Wer mehr über die Vergangenheit erfahren möchte, ohne gleich durch Bochum zu wandern oder sich eine Burg anzuschauen, dem kann geholfen werden. Dafür hat Delia Bösch ein Buch geschrieben, das die Geschichte der Kohle bildgewaltig nach oben holt: „Grubengold: Mythos Ruhrgebiet“. Mit eindrucksvollen Bildern und Texten zeigt sie hier den Weg vom kohlestaubverschmierten Revier hin zu Universitäten, Kunst und Industriekultur. Ein Buch, besonders gut geeignet zum Verschenken an all diejenigen, die noch immer glauben, dass wir hier im Revier alle eine Staublunge haben.

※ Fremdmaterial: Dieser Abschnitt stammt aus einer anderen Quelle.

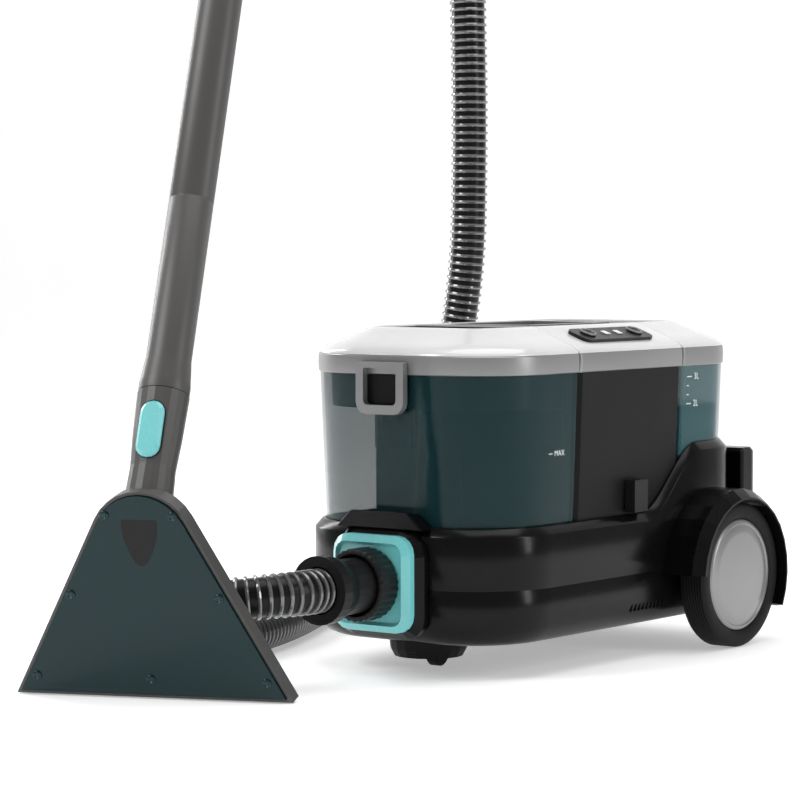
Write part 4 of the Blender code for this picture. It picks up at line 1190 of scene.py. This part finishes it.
class CLEANER_OT_caster(bpy.types.Operator):
    """Front caster in its dome"""

    bl_idname = "cleaner.caster"
    bl_label = "Caster"

    def execute(self, context):
        dress(satin_black(), "caster_dome", "caster_fork")
        dress(rubber(), "caster_wheel")
        return {"FINISHED"}


# ---- hose port ---------------------------------------------------------------------------
RING_STEPS, RING_BORE, FLUTE_DEPTH = 180, 0.0292, 0.0011


def lock_ring_skin():
    """Flutes round the outside and a plain bore."""
    low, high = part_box("lock_ring")
    near, far = low.y - CENTRE.y, high.y - CENTRE.y
    outer, flutes = (high.x - low.x) / 2, sizes().ring_flutes
    angles = [2 * math.pi * i / RING_STEPS for i in range(RING_STEPS)]

    def ring(radius, at, flute):
        points = []
        for a in angles:
            r = radius - flute * (0.5 + 0.5 * math.cos(flutes * a))
            points.append((r * math.cos(a), at, PORT_Z + r * math.sin(a)))
        return points

    outside = (
        (0.0026, near),
        (0.0, near + 0.0016),
        (0.0, near + 0.006),
        (0.0, far - 0.002),
        (0.0012, far),
    )
    rings = [ring(outer - depth, at, FLUTE_DEPTH) for depth, at in outside]
    for flare, at in ((0.001, far), (0.0, near + 0.002), (0.0012, near)):
        rings.append(ring(RING_BORE + flare, at, 0.0))
    return stack(rings, loop=True)


class CLEANER_OT_port(bpy.types.Operator):
    """Black block, turquoise frame, fluted lock ring and hose cuff"""

    bl_idname = "cleaner.port"
    bl_label = "Hose port"

    def execute(self, context):
        dress(gloss_black(), "port_block")
        dress(turquoise(), "port_plate")
        dress(graphite(), "hose_cuff")
        ring = lock_ring_skin()
        piece("lock_ring_look", ring, graphite(), "lock_ring", ["lock_ring"], "graphite")
        return {"FINISHED"}


class CLEANER_OT_tail(bpy.types.Operator):
    """Rear housing and the mains lead's gland"""

    bl_idname = "cleaner.tail"
    bl_label = "Rear housing"

    def execute(self, context):
        dress(gloss_black(), "rear_housing")
        dress(rubber(), "cord_gland")
        return {"FINISHED"}


# ---- nozzle, wand and grip ---------------------------------------------------------------
SCREWS = (
    (-0.033, 0.176),
    (0.033, 0.176),
    (-0.072, 0.099),
    (0.072, 0.099),
    (-0.112, 0.019),
    (0.0, 0.019),
    (0.112, 0.019),
)
SCREW_HEAD = ((0.0044, 0.0), (0.0044, -0.0008), (0.0036, -0.0016), (0.0030, -0.0017), (0.0022, -0.0010))
MOUTH_HALF, MOUTH_FOOT, MOUTH_DEPTH, MOUTH_TOP = 0.017, 0.158, 0.030, 0.172
WAND_PROFILE = (
    (1.00, 0.1040),
    (1.12, 0.1048),
    (1.13, 0.1130),
    (1.12, 0.1142),
    (1.03, 0.1340),
    (1.0, 0.1400),
    (1.0, 0.300),
    (0.985, 0.3006),
    (0.985, 0.3020),
    (1.0, 0.3026),
    (1.0, 0.8590),
    (0.97, 0.8600),
)


class CLEANER_OT_nozzle(bpy.types.Operator):
    """Floor nozzle with its tinted window, the duct's mouth as a dark sheet of painted shade, and seven
    screws
    """

    bl_idname = "cleaner.nozzle"
    bl_label = "Nozzle"

    def mouth(self):
        """The duct's mouth as a dark sheet a hair in front of the window, painted shade for the hollow duct
        behind it.
        """
        ring = []
        for degrees in range(0, 180, 12):
            a = math.radians(degrees)
            ring.append((MOUTH_HALF * math.cos(a), MOUTH_FOOT - MOUTH_DEPTH * math.sin(a) ** 2))
        ring += [(-MOUTH_HALF, MOUTH_TOP), (MOUTH_HALF, MOUTH_TOP)]
        return stack([along_y(ring, -0.00012), along_y(ring, -0.00002)])

    def execute(self, context):
        dress(warm_grey(), "nozzle_body")
        place = {"place": TOOL, "smooth": False}
        # painted shade: a dark graphite sheet over the window where the duct's hollow lies
        piece("duct_mouth", self.mouth(), graphite(), "machine", slot="graphite", **place)
        dress(window_teal(), "nozzle_window")
        dress(turquoise(), "nozzle_button")
        head = stack([along_y(circle(r, 28), y) for r, y in SCREW_HEAD])
        heads = copies(head, [((x, -0.0002, z), (0, 0, 0)) for x, z in SCREWS], screw_teal())
        nodes = ["window_screw_%d" % i for i in range(1, 8)]
        piece("window_screws", heads, screw_teal(), "machine", nodes, "clear_teal", TOOL)
        return {"FINISHED"}


class CLEANER_OT_wand(bpy.types.Operator):
    """Warm grey wand, grip, spray trigger and the cuff that turns on the grip"""

    bl_idname = "cleaner.wand"
    bl_label = "Wand and grip"

    def execute(self, context):
        dress(warm_grey(), "grip")
        rings = [lift(circle(0.0215 * k, 72, (0, 0), 0.977), z) for k, z in WAND_PROFILE]
        solids = ["wand_tube"]
        piece("wand_look", stack(rings), warm_grey(), "machine", solids, "warm_grey", WAND)
        dress(graphite(), "grip_cuff")
        dress(turquoise(), "spray_trigger")
        return {"FINISHED"}


# ---- add-on ------------------------------------------------------------------------------
OPERATORS = (
    CLEANER_OT_stage,
    CLEANER_OT_hose,
    CLEANER_OT_base,
    CLEANER_OT_tanks,
    CLEANER_OT_bands,
    CLEANER_OT_lids,
    CLEANER_OT_column,
    CLEANER_OT_handle,
    CLEANER_OT_latch,
    CLEANER_OT_controls,
    CLEANER_OT_wheels,
    CLEANER_OT_fenders,
    CLEANER_OT_caster,
    CLEANER_OT_port,
    CLEANER_OT_tail,
    CLEANER_OT_nozzle,
    CLEANER_OT_wand,
)


class CLEANER_PT_panel(bpy.types.Panel):
    """Buttons for each piece, and their colours and sizes"""

    bl_idname = "CLEANER_PT_panel"
    bl_label = "Carpet cleaner"
    bl_space_type = "VIEW_3D"
    bl_region_type = "UI"
    bl_category = "Cleaner"

    def draw(self, context):
        for operator in OPERATORS:
            self.layout.operator(operator.bl_idname)
        for settings in (context.scene.cleaner_colours, context.scene.cleaner_sizes):
            box = self.layout.box()
            for name in settings.__annotations__:
                box.prop(settings, name)


CLASSES = (CleanerColours, CleanerSizes, *OPERATORS, CLEANER_PT_panel)


def register():
    for cls in CLASSES:
        bpy.utils.register_class(cls)
    bpy.types.Scene.cleaner_colours = bpy.props.PointerProperty(type=CleanerColours)
    bpy.types.Scene.cleaner_sizes = bpy.props.PointerProperty(type=CleanerSizes)


def unregister():
    del bpy.types.Scene.cleaner_colours
    del bpy.types.Scene.cleaner_sizes
    for cls in reversed(CLASSES):
        bpy.utils.unregister_class(cls)


def main():
    register()
    for operator in OPERATORS:
        made = getattr(bpy.ops.cleaner, operator.bl_idname.split(".")[1])()
        if made != {"FINISHED"}:
            raise RuntimeError(operator.bl_idname + " did not finish")


if __name__ == "__main__":
    main()
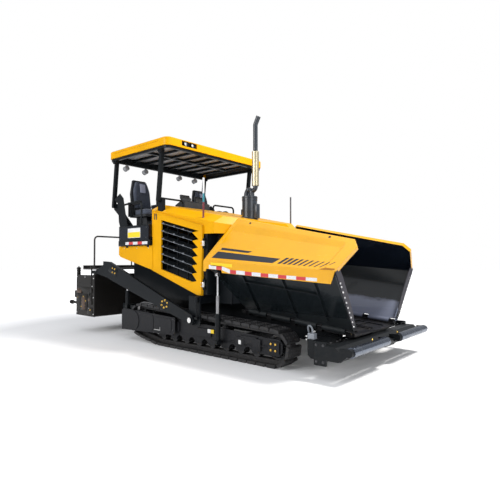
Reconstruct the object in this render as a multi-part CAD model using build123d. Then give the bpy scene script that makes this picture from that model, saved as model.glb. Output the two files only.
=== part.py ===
from build123d import *
import math
import os

# A tracked asphalt paver, in millimetres.
# X points forward to the hopper, Y to the machine's left, Z up. The origin is
# on the ground under the middle of the machine's overall box.

# Running clearances
SEAT_GAP = 0.3
PIN_GAP = 0.3
SLIDE_GAP = 0.3
SIDE_GAP = 8.0

# Tracks
TRACK_MID_Y = 1040.0
TRACK_WIDTH = 300.0
TRACK_OUT_Y = TRACK_MID_Y + TRACK_WIDTH / 2
IDLER_X, IDLER_R = 2135.0, 265.0
IDLER_Z = IDLER_R
SPROCKET_X, SPROCKET_Z, SPROCKET_R = -885.0, 385.0, 290.0
TAIL_ROLLER_X, TAIL_ROLLER_R = -330.0, 200.0
SHOE_COUNT = 44
SHOE_LENGTH = 152.0
SHOE_HEIGHT = 42.0
SHOE_BEVEL = 14.0
PITCH_DEPTH = 62.0
CHAIN_TOP_DEPTH = 36.0
CHAIN_DEPTH = 96.0
CHAIN_WIDTH = 120.0
SPROCKET_TEETH = 13
TOOTH_HEIGHT = 34.0
WHEEL_WIDTH = 84.0
IDLER_HOLES = 6
FRAME_BEAM_WIDTH = 170.0
FRAME_BEAM_LOW, FRAME_BEAM_HIGH = 245.0, 370.0
FRAME_LIP_LOW, FRAME_LIP_T = 145.0, 14.0
FRAME_SCALLOP_R, FRAME_PANEL_T = 72.0, 14.0
ROLLER_R = 70.0
ROLLER_COUNT = 8
CARRIER_R = 48.0

# Chassis
SIDE_PLATE_Y = 470.0
SIDE_PLATE_T = 30.0
CHASSIS_REAR_X = -1330.0
CHASSIS_FRONT_X = 2760.0
CHASSIS_LOW, CHASSIS_HIGH = 300.0, 900.0
HULL_Y = 870.0
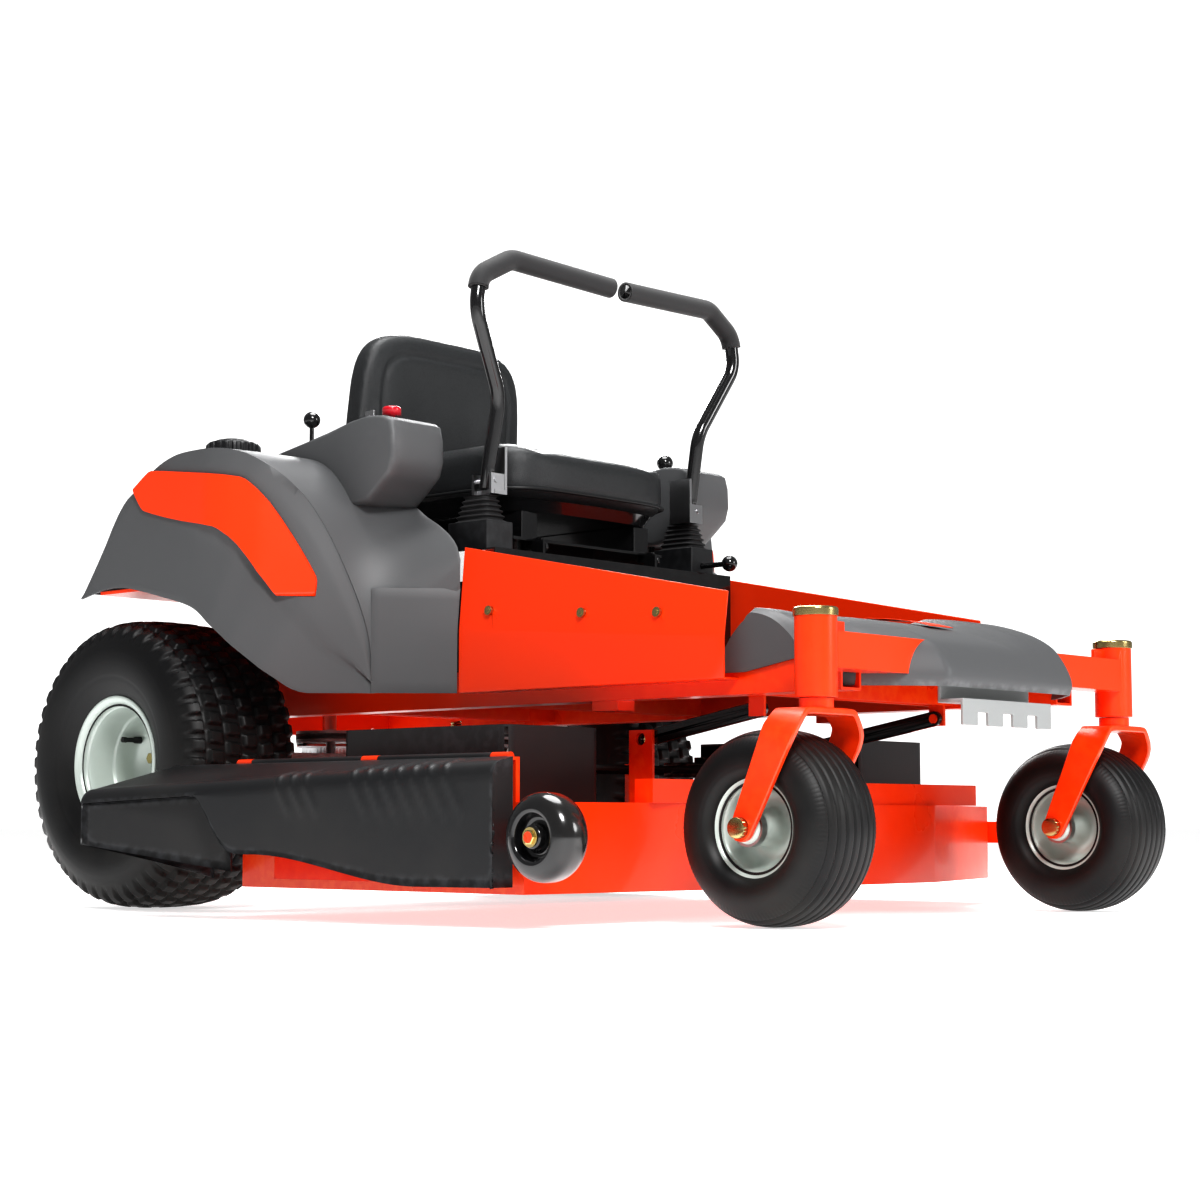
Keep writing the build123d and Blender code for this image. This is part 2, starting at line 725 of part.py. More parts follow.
with BuildPart() as transaxles:
    for side, sign in SIDES:
        block((sign * 150, sign * 335), (-100, 100), (axle_z - 74, axle_z + 24))
        block((sign * 280, sign * 320), (30, 90), (axle_z + 24, rail_z))
        rod(32, (sign * 335, 0, axle_z), (sign * 400, 0, axle_z))
        rod(axle_d / 2 + running_gap, (sign * 275, 0, axle_z), (sign * 400, 0, axle_z), Mode.SUBTRACT)
        x = sign * drive_pulley_x
        rod(9, (x, drive_pulley_y, axle_z + 24), (x, drive_pulley_y, drive_groove + 14))
        rod(pulley_d / 2, (x, drive_pulley_y, drive_groove - 10), (x, drive_pulley_y, drive_groove + 10))
        groove(x, drive_pulley_y, drive_groove)
keep(transaxles, "transaxles")


def belt(node, centres, z):
    """A flat belt pulled tight round pulleys, seated just clear of their grooves."""
    inner = pulley_d / 2 - belt_w + part_gap
    with BuildPart() as piece:
        with BuildSketch(Plane.XY.offset(z - belt_h / 2)):
            with Locations(*centres):
                Circle(inner + belt_w)
            make_hull()
            with BuildSketch(mode=Mode.SUBTRACT):
                with Locations(*centres):
                    Circle(inner)
                make_hull()
        extrude(amount=belt_h)
    keep(piece, node)


belt("drive_belt", [(0, crank_y), (-drive_pulley_x, drive_pulley_y), (drive_pulley_x, drive_pulley_y)],
     drive_groove)

# ---------------------------------------------------------------- deck
spindles = {
    "right": (-spindle_span, outer_spindle_y),
    "center": (0, centre_spindle_y),
    "left": (spindle_span, outer_spindle_y),
}
deck_outline = [
    (-deck_right_x, deck_front + 40),
    (-300, deck_front),
    (300, deck_front),
    (deck_x - 60, deck_front + 110),
    (deck_x, deck_front + 190),
    (deck_x, deck_rear - 80),
    (deck_x - 90, deck_rear),
    (-deck_right_x, deck_rear),
]
housing_r = 36
discharge_y = (-935, -480)
knuckle_y = (-1000, -720, -420)
hinge_half = 18

with BuildPart() as deck_shell:
    with BuildSketch(Plane.XY.offset(deck_bottom)) as outline:
        with BuildLine():
            Polyline(*deck_outline, close=True)
        make_face()
    extrude(amount=deck_top - deck_bottom)
    with BuildSketch(Plane.XY.offset(deck_bottom - 1)):
        offset(outline.sketch, amount=-deck_wall)
    extrude(amount=deck_top - deck_bottom - deck_wall + 1, mode=Mode.SUBTRACT)
    block((-deck_right_x - 1, -deck_right_x + 60), discharge_y,
          (deck_bottom + 14, deck_top - deck_wall), Mode.SUBTRACT)
    block((-440, 440), (deck_front + 4, deck_front + 40), (deck_top, deck_top + 36))
    for x, y in spindles.values():
        rod(housing_r, (x, y, deck_top - 10), (x, y, deck_top + 1), Mode.SUBTRACT)
    for y in knuckle_y:
        block((-deck_right_x, -deck_right_x + 8), (y - hinge_half, y + hinge_half),
              (deck_top, chute_hinge_z))
        block((-chute_hinge_x + 2, -deck_right_x), (y - hinge_half, y + hinge_half),
              (chute_hinge_z - 5, chute_hinge_z))
        rod(hinge_r, (-chute_hinge_x, y - hinge_half, chute_hinge_z),
            (-chute_hinge_x, y + hinge_half, chute_hinge_z))
    rod(hinge_pin_r, (-chute_hinge_x, knuckle_y[0], chute_hinge_z),
        (-chute_hinge_x, knuckle_y[-1], chute_hinge_z))
    for side, sign in SIDES:
        arm = sign * (roller_x - roller_w / 2 - 12)
        root = deck_front + 40 if side == "right" else deck_front + 150
        block((arm - 4, arm + 4), (roller_y - 18, root), (roller_z - 18, roller_z + 22))
        block((sign * 640, arm), (root - 8, root), (roller_z - 18, roller_z + 22))
        rod(roller_bolt_d / 2, (arm, roller_y, roller_z),
            (sign * (roller_x + roller_w / 2 + 6), roller_y, roller_z))
        lug = sign * (link_x + 4 + part_gap)
        block((lug, lug + sign * 6), (link_end[0] - 25, link_end[0] + 25), (deck_top, link_end[1] + 15))
        rod(link_pin_r + 2, (sign * link_x, *link_end), (sign * (link_x + 20), *link_end), Mode.SUBTRACT)
        block((lug, lug + sign * 6), (deck_rear - 60, deck_rear - 5), (deck_top, deck_top + 82))
keep(deck_shell, "deck_shell")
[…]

Drei Bücher und drei Möglichkeiten also, sich selbst und andere davon zu überzeugen, dass in Bochum und Umgebung zu leben gar nicht so schlimm ist, wie immer alle glauben.

Lese-Empfehlungen:
– Bochum entdecken. 20 Stadtteilrundgänge durch Geschichte und Gegenwart. 336 Seiten, Klartextverlag, 14,95 €.
– Burgen AufRuhr. Unterwegs zu 100 Burgen, Schlössern und Herrensitzen in der Ruhrregion. 488 Seiten, Klartextverlag, 19,95 €.
– Delia Bösch: Grubengold. Mythos Ruhrgebiet. 296 Seiten, Klartextverlag, 13,95 €.